■ Given task
Only the lines from the start of the data through the one containing "POST_T = 53.0" belong in your answer; return them exactly.

■ Information supplied
═══

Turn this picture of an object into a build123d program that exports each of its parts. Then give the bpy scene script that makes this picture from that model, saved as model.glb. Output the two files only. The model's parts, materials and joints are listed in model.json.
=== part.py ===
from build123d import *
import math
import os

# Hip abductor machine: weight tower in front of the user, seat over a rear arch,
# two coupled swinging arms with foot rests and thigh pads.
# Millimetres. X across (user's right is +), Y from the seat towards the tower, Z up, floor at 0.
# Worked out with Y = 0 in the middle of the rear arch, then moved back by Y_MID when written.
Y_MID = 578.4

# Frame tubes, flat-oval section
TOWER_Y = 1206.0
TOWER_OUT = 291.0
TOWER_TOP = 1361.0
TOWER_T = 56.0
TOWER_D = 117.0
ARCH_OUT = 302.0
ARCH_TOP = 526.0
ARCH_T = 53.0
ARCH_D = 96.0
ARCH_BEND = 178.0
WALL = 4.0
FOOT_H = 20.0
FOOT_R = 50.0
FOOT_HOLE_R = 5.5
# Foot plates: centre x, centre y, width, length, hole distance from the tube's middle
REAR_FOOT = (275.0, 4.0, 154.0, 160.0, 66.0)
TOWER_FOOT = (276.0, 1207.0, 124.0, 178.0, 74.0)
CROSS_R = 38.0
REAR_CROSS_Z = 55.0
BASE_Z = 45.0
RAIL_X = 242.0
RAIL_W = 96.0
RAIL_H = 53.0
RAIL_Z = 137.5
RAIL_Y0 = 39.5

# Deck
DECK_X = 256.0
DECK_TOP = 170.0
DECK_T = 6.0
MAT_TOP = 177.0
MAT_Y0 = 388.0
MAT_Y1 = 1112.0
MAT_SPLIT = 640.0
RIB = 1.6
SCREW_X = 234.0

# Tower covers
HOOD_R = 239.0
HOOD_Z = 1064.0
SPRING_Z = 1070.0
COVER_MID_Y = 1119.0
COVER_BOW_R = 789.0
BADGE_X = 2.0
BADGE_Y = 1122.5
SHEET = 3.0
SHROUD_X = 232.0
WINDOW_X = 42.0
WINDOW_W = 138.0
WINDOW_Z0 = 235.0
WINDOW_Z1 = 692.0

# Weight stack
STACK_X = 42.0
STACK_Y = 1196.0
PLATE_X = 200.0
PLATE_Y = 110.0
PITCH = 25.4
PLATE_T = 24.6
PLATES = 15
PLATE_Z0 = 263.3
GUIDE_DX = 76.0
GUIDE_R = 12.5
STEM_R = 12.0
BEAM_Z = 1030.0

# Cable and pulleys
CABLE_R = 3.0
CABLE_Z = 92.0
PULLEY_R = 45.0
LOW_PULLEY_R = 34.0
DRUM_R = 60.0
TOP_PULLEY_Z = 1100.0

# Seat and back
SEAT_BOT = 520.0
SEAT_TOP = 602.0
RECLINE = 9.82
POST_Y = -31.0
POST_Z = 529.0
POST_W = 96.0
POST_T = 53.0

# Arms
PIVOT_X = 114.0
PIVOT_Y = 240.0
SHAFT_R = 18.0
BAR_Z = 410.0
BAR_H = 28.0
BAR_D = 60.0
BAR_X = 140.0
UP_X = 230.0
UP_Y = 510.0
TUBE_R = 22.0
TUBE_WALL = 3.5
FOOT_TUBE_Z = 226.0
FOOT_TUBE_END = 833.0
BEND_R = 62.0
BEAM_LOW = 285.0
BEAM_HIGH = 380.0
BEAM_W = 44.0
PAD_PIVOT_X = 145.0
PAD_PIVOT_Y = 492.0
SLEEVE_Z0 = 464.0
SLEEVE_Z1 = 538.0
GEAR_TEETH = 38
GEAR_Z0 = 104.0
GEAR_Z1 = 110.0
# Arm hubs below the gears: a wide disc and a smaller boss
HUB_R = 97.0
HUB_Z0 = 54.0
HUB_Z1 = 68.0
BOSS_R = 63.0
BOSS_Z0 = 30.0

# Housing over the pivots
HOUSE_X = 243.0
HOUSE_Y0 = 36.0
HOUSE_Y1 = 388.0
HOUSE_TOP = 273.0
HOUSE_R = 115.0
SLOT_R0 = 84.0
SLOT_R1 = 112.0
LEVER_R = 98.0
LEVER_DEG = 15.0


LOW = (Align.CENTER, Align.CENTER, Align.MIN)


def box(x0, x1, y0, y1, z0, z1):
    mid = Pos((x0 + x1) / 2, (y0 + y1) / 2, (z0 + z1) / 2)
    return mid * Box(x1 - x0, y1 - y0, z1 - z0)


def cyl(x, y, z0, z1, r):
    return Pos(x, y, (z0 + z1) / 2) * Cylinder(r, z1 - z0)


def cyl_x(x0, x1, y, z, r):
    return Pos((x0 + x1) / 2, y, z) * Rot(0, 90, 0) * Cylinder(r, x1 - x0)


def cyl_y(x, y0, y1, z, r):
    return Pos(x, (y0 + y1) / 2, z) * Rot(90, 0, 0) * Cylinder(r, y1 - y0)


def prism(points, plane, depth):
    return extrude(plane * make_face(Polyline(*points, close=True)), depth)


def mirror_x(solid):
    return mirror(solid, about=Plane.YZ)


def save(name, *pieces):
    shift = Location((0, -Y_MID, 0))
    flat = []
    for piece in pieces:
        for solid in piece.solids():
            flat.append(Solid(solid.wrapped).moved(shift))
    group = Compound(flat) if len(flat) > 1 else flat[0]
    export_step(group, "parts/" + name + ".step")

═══

■ Task output
Turn this picture of an object into a build123d program that exports each of its parts. Then give the bpy scene script that makes this picture from that model, saved as model.glb. Output the two files only. The model's parts, materials and joints are listed in model.json.
=== part.py ===
from build123d import *
import math
import os

# Hip abductor machine: weight tower in front of the user, seat over a rear arch,
# two coupled swinging arms with foot rests and thigh pads.
# Millimetres. X across (user's right is +), Y from the seat towards the tower, Z up, floor at 0.
# Worked out with Y = 0 in the middle of the rear arch, then moved back by Y_MID when written.
Y_MID = 578.4

# Frame tubes, flat-oval section
TOWER_Y = 1206.0
TOWER_OUT = 291.0
TOWER_TOP = 1361.0
TOWER_T = 56.0
TOWER_D = 117.0
ARCH_OUT = 302.0
ARCH_TOP = 526.0
ARCH_T = 53.0
ARCH_D = 96.0
ARCH_BEND = 178.0
WALL = 4.0
FOOT_H = 20.0
FOOT_R = 50.0
FOOT_HOLE_R = 5.5
# Foot plates: centre x, centre y, width, length, hole distance from the tube's middle
REAR_FOOT = (275.0, 4.0, 154.0, 160.0, 66.0)
TOWER_FOOT = (276.0, 1207.0, 124.0, 178.0, 74.0)
CROSS_R = 38.0
REAR_CROSS_Z = 55.0
BASE_Z = 45.0
RAIL_X = 242.0
RAIL_W = 96.0
RAIL_H = 53.0
RAIL_Z = 137.5
RAIL_Y0 = 39.5

# Deck
DECK_X = 256.0
DECK_TOP = 170.0
DECK_T = 6.0
MAT_TOP = 177.0
MAT_Y0 = 388.0
MAT_Y1 = 1112.0
MAT_SPLIT = 640.0
RIB = 1.6
SCREW_X = 234.0

# Tower covers
HOOD_R = 239.0
HOOD_Z = 1064.0
SPRING_Z = 1070.0
COVER_MID_Y = 1119.0
COVER_BOW_R = 789.0
BADGE_X = 2.0
BADGE_Y = 1122.5
SHEET = 3.0
SHROUD_X = 232.0
WINDOW_X = 42.0
WINDOW_W = 138.0
WINDOW_Z0 = 235.0
WINDOW_Z1 = 692.0

# Weight stack
STACK_X = 42.0
STACK_Y = 1196.0
PLATE_X = 200.0
PLATE_Y = 110.0
PITCH = 25.4
PLATE_T = 24.6
PLATES = 15
PLATE_Z0 = 263.3
GUIDE_DX = 76.0
GUIDE_R = 12.5
STEM_R = 12.0
BEAM_Z = 1030.0

# Cable and pulleys
CABLE_R = 3.0
CABLE_Z = 92.0
PULLEY_R = 45.0
LOW_PULLEY_R = 34.0
DRUM_R = 60.0
TOP_PULLEY_Z = 1100.0

# Seat and back
SEAT_BOT = 520.0
SEAT_TOP = 602.0
RECLINE = 9.82
POST_Y = -31.0
POST_Z = 529.0
POST_W = 96.0
POST_T = 53.0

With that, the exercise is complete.